2. The Solution: ORDINALBENCH (The "Obstacle Course")

The researchers built a giant, automated obstacle course called ORDINALBENCH. Instead of showing the AI real-world photos (which are messy and hard to control), they created thousands of synthetic, clean images that look like board games or mazes.

Think of it like a video game level generator that creates three types of challenges:

  • The Simple Loop: A circle of objects. Easy, right?
  • The Maze: A complex, winding path with no dead ends. You have to follow specific rules (e.g., "If you hit a wall, turn right").
  • The "Skip" Challenge: You have to count, but you skip every 3rd object. This forces the AI to do a little math while walking.

The difficulty is dialed up like a volume knob:

  • Small Numbers: "Find the 5th object."
  • Huge Numbers: "Find the 250th object."
  • Crowded Scenes: A maze with 400 objects vs. a maze with 20.

3. The Test: Not Just "Right or Wrong"

Usually, when we test AI, we just ask, "What is the answer?" and check if it's right.
ORDINALBENCH is stricter. It demands the AI show its work.

Imagine a teacher grading a math test.

  • Old Way: The student writes "42." The teacher checks if 42 is right.
  • ORDINALBENCH Way: The student must write out every single step: "Step 1: I am at the start. Step 2: I turned right. Step 3: I counted one..."

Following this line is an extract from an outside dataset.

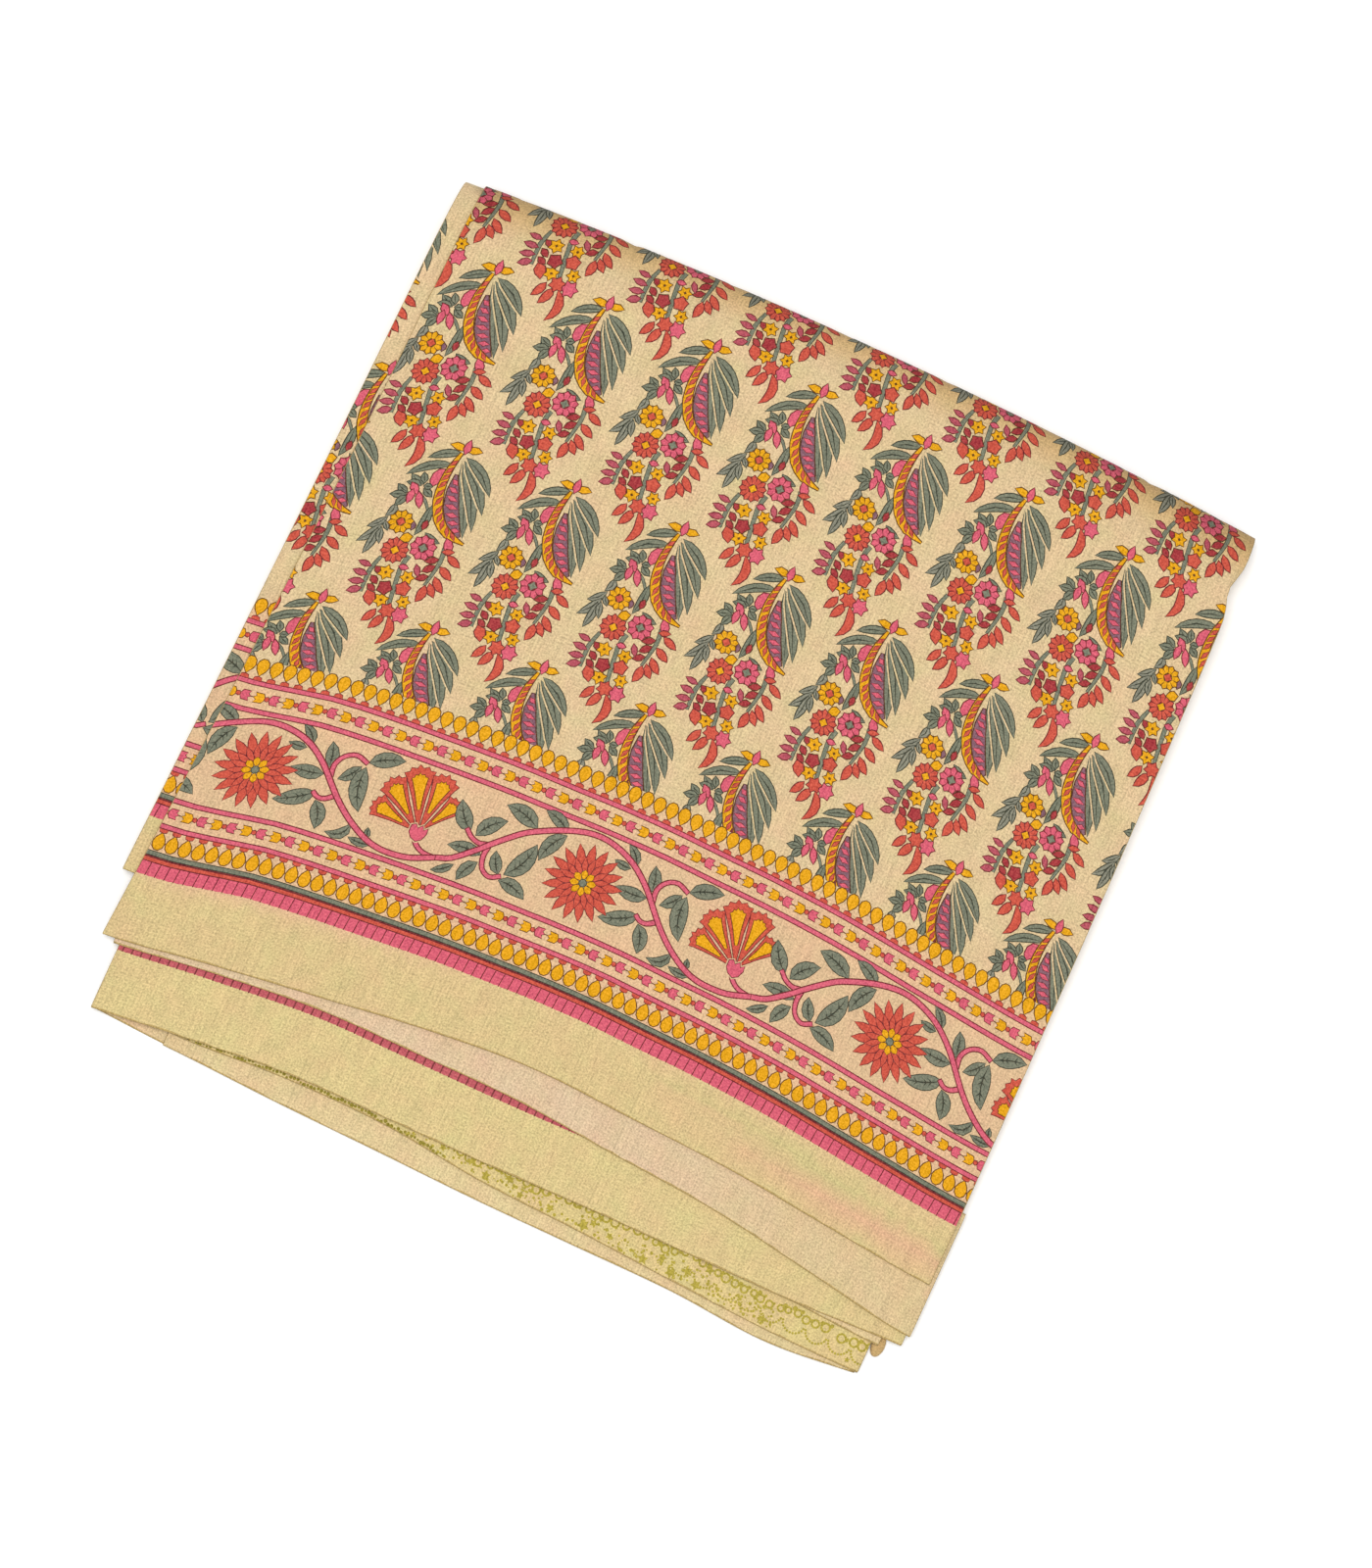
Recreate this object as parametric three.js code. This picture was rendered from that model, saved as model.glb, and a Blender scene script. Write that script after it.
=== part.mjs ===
// A printed saree folded into a flat packet: 6.3 m of cloth turned in three across its width and
// halved four times along its length. It lies on a surface with its thick rounded fold at the back
// and its hems fanned out at the front. Millimetres, +Z up, origin under the middle of the packet.
import * as THREE from "three";

// The whole cloth, and what is left of it after folding
const CLOTH_LENGTH = 6300;
const CLOTH_WIDTH = 1150;
const HALVINGS = 4;
const WIDTH_TURNS = 3;
const PACKET_WIDTH = CLOTH_LENGTH / 2 ** HALVINGS;
const PACKET_DEPTH = CLOTH_WIDTH / WIDTH_TURNS;

// One wall stands for each ply that shows
const PLY = 1.2;
const SEAM = 0.3;
const PITCH = PLY + SEAM;

// The packet's height over the surface, on top of the top ply
const FOLD_HEIGHT = 27;
const HEM_PLIES_BELOW = 6; // base, beige, printed, plain, lower border and inner plies
const RISE_POWER = 1.6; // the plies rise fast from the hems, then level out towards the fold
const SWELL = 0.5; // soft waves in the upper plies
const SWELL_LENGTH = 150;

// The thick fold at the back: how far it rounds in, above and below its outermost line
const ROLL_TOP = 34;
const ROLL_BOTTOM = 14;
const FOLD_CROWN = 0.564 * PACKET_DEPTH; // the fold's outermost line, at its middle
const FOLD_BOW = 6.5; // how far it falls back at FOLD_HALF to either side of FOLD_CENTRE
const FOLD_CENTRE = 5;
const FOLD_HALF = 190;

// The sides of the top ply and of the ply under it, from hem to fold
const HALF_WIDTH = PACKET_WIDTH / 2;
const TOP_LEFT = { hem: -HALF_WIDTH - 6.4, fold: -HALF_WIDTH + 11.5, bow: 2.6 };
const TOP_RIGHT = { hem: HALF_WIDTH + 8.5, fold: HALF_WIDTH + 1.3, bow: 1.2 };
const SECOND_LEFT = { hem: -HALF_WIDTH - 11.6, fold: -HALF_WIDTH + 2.3, bow: 0.8 };
const SECOND_INSET = 1.5; // the second ply's right side, inside the top ply's
const SECOND_SETBACK = 31; // the second ply's hem, behind the top one's
const NOTCH = { deep: 3.2, at: 182, half: 8 }; // where the packet's right side draws in
const NOTCH_UNDER = 0.6; // the share of it that the second ply follows

// The hidden plies, as one solid layered at its edges
const CORE_SETBACK = 36; // its front, behind the top hem
const CORE_INSET = { left: 2.2, right: 2.4 };
const EDGE_PLIES = 7;
const LAYER_RELIEF = 1.4;

// Where each hem lies, in front of the packet's middle: one column for each ply
const HEM_COLUMNS = ["x", "top", "inner", "lower", "plain", "printed", "beige", "base"];
const HEMS = [
  [-206, -172.2, -174.6, -205.8, -199.5, -200.6, -206.6, -204.8],
  [-150, -164.0, -167.5, -199.8, -196.5, -200.8, -207.6, -207.2],
  [-100, -157.0, -162.6, -195.2, -192.5, -197.8, -209.6, -207.6],
  [-50, -150.3, -162.2, -194.9, -192.0, -198.3, -210.8, -208.4],
  [0, -146.3, -162.6, -194.9, -192.0, -203.4, -212.2, -209.6],
  [50, -148.3, -166.6, -194.0, -191.5, -205.6, -212.6, -210.0],
  [100, -150.7, -170.4, -193.8, -191.5, -208.6, -213.0, -210.5],
  [150, -155.7, -177.8, -193.6, -193.8, -211.0, -216.0, -211.5],
  [206, -160.8, -186.2, -191.6, -196.4, -211.4, -211.0, -208.0],
].map((row) => Object.fromEntries(row.map((value, n) => [HEM_COLUMNS[n], value])));

// The plies fanned out under the top hem, from the surface upwards: their sides and their colours
const FAN = [
  { name: "beige_ply", hem: "beige", level: 1, left: -157.8, right: 191.4, colour: 0xe3cb9c },
  { name: "printed_end", hem: "printed", level: 2, left: -157.2, right: 192.6, colour: 0xc9bd62 },
  { name: "plain_ply", hem: "plain", level: 3, left: -192.0, right: 195.9, colour: 0xe4cda0 },
  { name: "lower_border", hem: "lower", level: 4, left: -194.4, right: 205.4, colour: 0xdccb8b },
  { name: "inner_selvedge", hem: "inner", level: 5, left: -197.2, right: 207.2, colour: 0xe6c9a9 },
];
const BASE = { left: -193.4, right: 190.6, colour: 0xe6c9a9 };

// A short folded end that shows at the front right corner: a flattened round nose
const FOLD_END = { x: 196.4, y: -196.4, half_wide: 3.2, half_long: 5.6, half_high: 2.1, colour: 0xb99a63 };

const COLUMNS = 16;
const FLAT_ROWS = 18;
const FAN_ROWS = 3;
const BASE_ROWS = 6;
const ROLL_STEPS = 14; // round the whole fold
const TOP_TURN = 11; // steps that the top ply follows it
const SECOND_TURN = 10;

const lerp = (a, b, t) => a + (b - a) * t;
const clamp01 = (t) => Math.min(1, Math.max(0, t));

// A smooth curve through one column of the hems' table (Catmull-Rom)
function hemAt(x, column) {
  const last = HEMS.length - 1;
  let k = 0;
  while (k < last - 1 && x > HEMS[k + 1].x) k += 1;
  const t = clamp01((x - HEMS[k].x) / (HEMS[k + 1].x - HEMS[k].x));
  const [a, b, c, d] = [k - 1, k, k + 1, k + 2].map((n) => HEMS[Math.min(last, Math.max(0, n))][column]);
  return b + 0.5 * t * (c - a + t * (2 * a - 5 * b + 4 * c - d + t * (3 * (b - c) + d - a)));
}

// The fold's outermost line, bowed back at both ends
const foldAt = (x) => FOLD_CROWN - FOLD_BOW * ((x - FOLD_CENTRE) / FOLD_HALF) ** 2;

// A side of a ply: straight from hem to fold with a slight bow
function sideAt(side, y) {
  const t = clamp01((y - HEMS[0].top) / (FOLD_CROWN - HEMS[0].top));
  return lerp(side.hem, side.fold, t) + side.bow * 4 * t * (1 - t);
}
const notchAt = (y) => NOTCH.deep * Math.exp(-(((y - NOTCH.at) / NOTCH.half) ** 2));
const topLeft = (y) => sideAt(TOP_LEFT, y);
const topRight = (y) => sideAt(TOP_RIGHT, y) - notchAt(y);
const secondLeft = (y) => sideAt(SECOND_LEFT, y);
const secondRight = (y) => sideAt(TOP_RIGHT, y) - SECOND_INSET - NOTCH_UNDER * notchAt(y);

// Height of the hidden plies under the two upper ones, low at the top hem and high at the fold
const SKINS = 2 * PITCH;
const CORE_LOW = HEM_PLIES_BELOW * PITCH - PITCH - SEAM;
const CORE_HIGH = FOLD_HEIGHT - SKINS;
const SWELL_SLANT = 0.3;
function bedAt(x, y) {
  const hem = hemAt(x, "top");
  const t = clamp01((y - hem) / (foldAt(x) - hem));
  const swell = SWELL * t * Math.cos((2 * Math.PI * (x + SWELL_SLANT * y)) / SWELL_LENGTH);
  return CORE_LOW + (CORE_HIGH - CORE_LOW) * (1 - (1 - t) ** RISE_POWER) + swell;
}

// The round of the fold, at a turn from 0 (flat on top) to 1 (flat underneath), and its outward normal
const coreFold = (x) => foldAt(x) - SKINS;
function roundAt(x, turn, out) {
  const angle = Math.PI * turn;
  const reach = turn < 0.5 ? ROLL_TOP : ROLL_BOTTOM;
  const y = coreFold(x) - reach * (1 - Math.sin(angle));
  const height = bedAt(x, y) - PITCH;
  const z = PITCH + height * (0.5 + 0.5 * Math.cos(angle));
  const outward = new THREE.Vector2(0.5 * height * Math.sin(angle), reach * Math.cos(angle));
  const normal = outward.normalize();
  return [y + out * normal.x, z + out * normal.y];
}

// A closed block of columns by rows by levels, whose point(i, j, k) are its corners:
// the whole grid on its top and underside, and the rim between them
function block(columns, rows, levels, point) {
  const at = new Map();
  const positions = [];
  const index = [];
  const corner = (i, j, k) => {
    const key = (k * (rows + 1) + j) * (columns + 1) + i;
    if (!at.has(key)) {
      at.set(key, positions.length / 3);
      positions.push(...point(i, j, k));
    }
    return at.get(key);
  };
  const quad = (a, b, c, d) => index.push(a, b, c, a, c, d);
  for (let i = 0; i < columns; i += 1) {
    for (let j = 0; j < rows; j += 1) {
      const [u, v] = [i + 1, j + 1];
      quad(corner(i, j, levels), corner(u, j, levels), corner(u, v, levels), corner(i, v, levels));
      quad(corner(i, j, 0), corner(i, v, 0), corner(u, v, 0), corner(u, j, 0));
    }
  }
  for (let k = 0; k < levels; k += 1) {
    const up = k + 1;
    for (let i = 0; i < columns; i += 1) {
      quad(corner(i, 0, k), corner(i + 1, 0, k), corner(i + 1, 0, up), corner(i, 0, up));
      quad(corner(i + 1, rows, k), corner(i, rows, k), corner(i, rows, up), corner(i + 1, rows, up));
    }
    for (let j = 0; j < rows; j += 1) {
      quad(corner(0, j + 1, k), corner(0, j, k), corner(0, j, up), corner(0, j + 1, up));
      quad(corner(columns, j, k), corner(columns, j + 1, k), corner(columns, j + 1, up), corner(columns, j, up));
    }
  }
  const geometry = new THREE.BufferGeometry();
  geometry.setAttribute("position", new THREE.Float32BufferAttribute(positions, 3));
  geometry.setIndex(index);
  geometry.computeVertexNormals();
  return geometry;
}

// A ply that lies on the packet from its hem and turns down round the fold
function foldedPly({ left, right, hem, out, turnSteps }) {
  const rows = FLAT_ROWS + turnSteps;
  return block(COLUMNS, rows, 1, (i, j, k) => {
    const u = i / COLUMNS;
    const lift = out + k * PLY;
    const guess = lerp(left(0), right(0), u);
    const flatEnd = coreFold(guess) - ROLL_TOP;
    if (j <= FLAT_ROWS) {
      const y = lerp(hem(guess), flatEnd, j / FLAT_ROWS);
      const x = lerp(left(y), right(y), u);
      return [x, y, bedAt(x, y) + lift];
    }
    const [y, z] = roundAt(guess, (j - FLAT_ROWS) / ROLL_STEPS, lift);
    return [lerp(left(y), right(y), u), y, z];
  });
}

// All the hidden plies: flat underneath, rounded at the fold, ridged by its layers elsewhere
function foldedCore() {
  const levels = 2 * EDGE_PLIES;
  return block(COLUMNS, FLAT_ROWS, levels, (i, j, k) => {
    const turn = 1 - k / levels;
    const inset = k % 2 === 0 ? LAYER_RELIEF : 0;
    const left = (y) => secondLeft(y) + CORE_INSET.left + inset;
    const right = (y) => secondRight(y) - CORE_INSET.right - inset;
    const u = i / COLUMNS;
    const guess = lerp(left(0), right(0), u);
    const front = hemAt(guess, "top") + CORE_SETBACK + inset;
    const [back] = roundAt(guess, turn, 0);
    const y = lerp(front, back, j / FLAT_ROWS);
    const x = lerp(left(y), right(y), u);
    const share = 0.5 + 0.5 * Math.cos(Math.PI * turn);
    return [x, y, PITCH + (bedAt(x, y) - PITCH) * share];
  });
}

// A ply of the fan, level from its hem to the front of the hidden plies
function fanPly({ hem, level, left, right }) {
  return block(COLUMNS, FAN_ROWS, 1, (i, j, k) => {
    const x = lerp(left, right, i / COLUMNS);
    const back = hemAt(x, "top") + CORE_SETBACK - SEAM;
    return [x, lerp(hemAt(x, hem), back, j / FAN_ROWS), level * PITCH + k * PLY];
  });
}

// The lowest ply, flat on the surface under the whole packet
function basePly() {
  return block(COLUMNS, BASE_ROWS, 1, (i, j, k) => {
    const x = lerp(BASE.left, BASE.right, i / COLUMNS);
    const back = coreFold(x) - ROLL_BOTTOM;
    return [x, lerp(hemAt(x, "base"), back, j / BASE_ROWS), k * PLY];
  });
}

// The folded end, lying under the plain ply and beside the printed one
function foldEnd() {
  const { x, y, half_wide: wide, half_long: long, half_high: high } = FOLD_END;
  return new THREE.SphereGeometry(1, 12, 8).scale(wide, high, long).rotateX(Math.PI / 2).translate(x, y, high);
}

const cloth = (colour) => new THREE.MeshStandardMaterial({ color: colour, roughness: 0.85, metalness: 0 });

const saree = new THREE.Group();
saree.name = "folded_saree";
function add(name, geometry, colour) {
  const mesh = new THREE.Mesh(geometry, cloth(colour));
  mesh.name = name;
  saree.add(mesh);
}

const topPly = {
  left: topLeft,
  right: topRight,
  hem: (x) => hemAt(x, "top"),
  out: PITCH + SEAM,
  turnSteps: TOP_TURN,
};
const secondPly = {
  left: secondLeft,
  right: secondRight,
  hem: (x) => hemAt(x, "top") + SECOND_SETBACK,
  out: SEAM,
  turnSteps: SECOND_TURN,
};

add("top_layer", foldedPly(topPly), 0xe8d6a5);
add("second_layer", foldedPly(secondPly), 0xdfcb98);
add("folded_core", foldedCore(), 0xd9c493);
for (const ply of FAN) add(ply.name, fanPly(ply), ply.colour);
add("base_ply", basePly(), BASE.colour);
add("fold_end", foldEnd(), FOLD_END.colour);

export default saree;
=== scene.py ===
# %% [markdown]
# # A folded printed saree
# A saree is one strip of cloth, here 6.3 m by 1.15 m. It is folded in three across and halved four
# times along, so it lies as a flat packet with one thick round fold at the back and a fan of loose
# hems at the front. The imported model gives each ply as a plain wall. The cells below put a thin
# printed cloth over each of those walls, in the same places.

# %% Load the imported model
import math
from functools import partial

import bpy
import numpy as np
from mathutils.geometry import delaunay_2d_cdt
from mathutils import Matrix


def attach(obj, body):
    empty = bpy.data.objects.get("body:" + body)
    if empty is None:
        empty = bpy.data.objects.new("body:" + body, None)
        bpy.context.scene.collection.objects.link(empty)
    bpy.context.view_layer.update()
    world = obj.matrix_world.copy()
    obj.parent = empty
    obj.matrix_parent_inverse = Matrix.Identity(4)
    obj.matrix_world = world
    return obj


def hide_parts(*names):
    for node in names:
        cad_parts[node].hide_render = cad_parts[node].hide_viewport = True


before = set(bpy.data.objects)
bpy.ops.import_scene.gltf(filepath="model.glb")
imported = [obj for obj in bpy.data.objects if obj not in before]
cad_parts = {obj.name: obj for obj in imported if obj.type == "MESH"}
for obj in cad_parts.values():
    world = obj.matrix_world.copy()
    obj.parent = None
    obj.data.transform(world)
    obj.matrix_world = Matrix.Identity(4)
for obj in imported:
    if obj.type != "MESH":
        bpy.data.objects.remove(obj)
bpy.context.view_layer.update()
MM = 0.001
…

The researchers use special metrics to grade this "step-by-step" trace:

  • Did they get the final answer right? (Final Accuracy)
  • Did they get lost halfway through? (Step Consistency)
  • Did they even try to follow the rules? (Trace Coverage)

4. The Results: The "Crash"

The researchers tested top-tier AI models (like GPT-5, Gemini, and Qwen) on this course. The results were shocking:

  • The "Small Number" Trap: The models were okay with small numbers (like finding the 5th object).
  • The "Big Number" Wall: As soon as the number got big (over 100) or the path got twisty (a maze), the models' performance crashed. They dropped from being "smart" to "random guessers."
  • The "Skip" Confusion: When asked to skip counting (count every 3rd item), the models almost completely failed. It's like asking a human to walk forward but only count their steps if they are wearing red shoes; the AI just forgot the rule entirely.

The Metaphor:
Imagine a marathon runner who is incredibly fast on a straight track (recognizing objects). But the moment you put a complex obstacle course in front of them and say, "Run, but stop and count every third step," they trip, forget the rules, and stop running.

5. Why Does This Happen?

The paper suggests two main reasons:

  1. The "Language Bottleneck": The AI tries to turn the picture into words in its head to solve the problem. But describing a complex maze in words is messy. It loses the "map" and gets confused.
  2. Lack of "Procedural Muscle": The AI is great at knowing facts (declarative knowledge) but bad at doing things step-by-step (procedural knowledge). It hasn't been trained to "hold a state" (remembering "I am currently on step 47") while moving through a visual scene.

6. The Takeaway

This paper isn't just saying "AI is bad at counting." It's saying: "If we want AI to be a true 'Visual Agent' that can navigate the real world (like a robot vacuum or a self-driving car), it needs to learn how to follow complex, multi-step rules, not just recognize pictures."

ORDINALBENCH is the new gym where these AI models can train to get stronger at this specific skill, so one day they won't just "see" the world, but they can truly "navigate" it.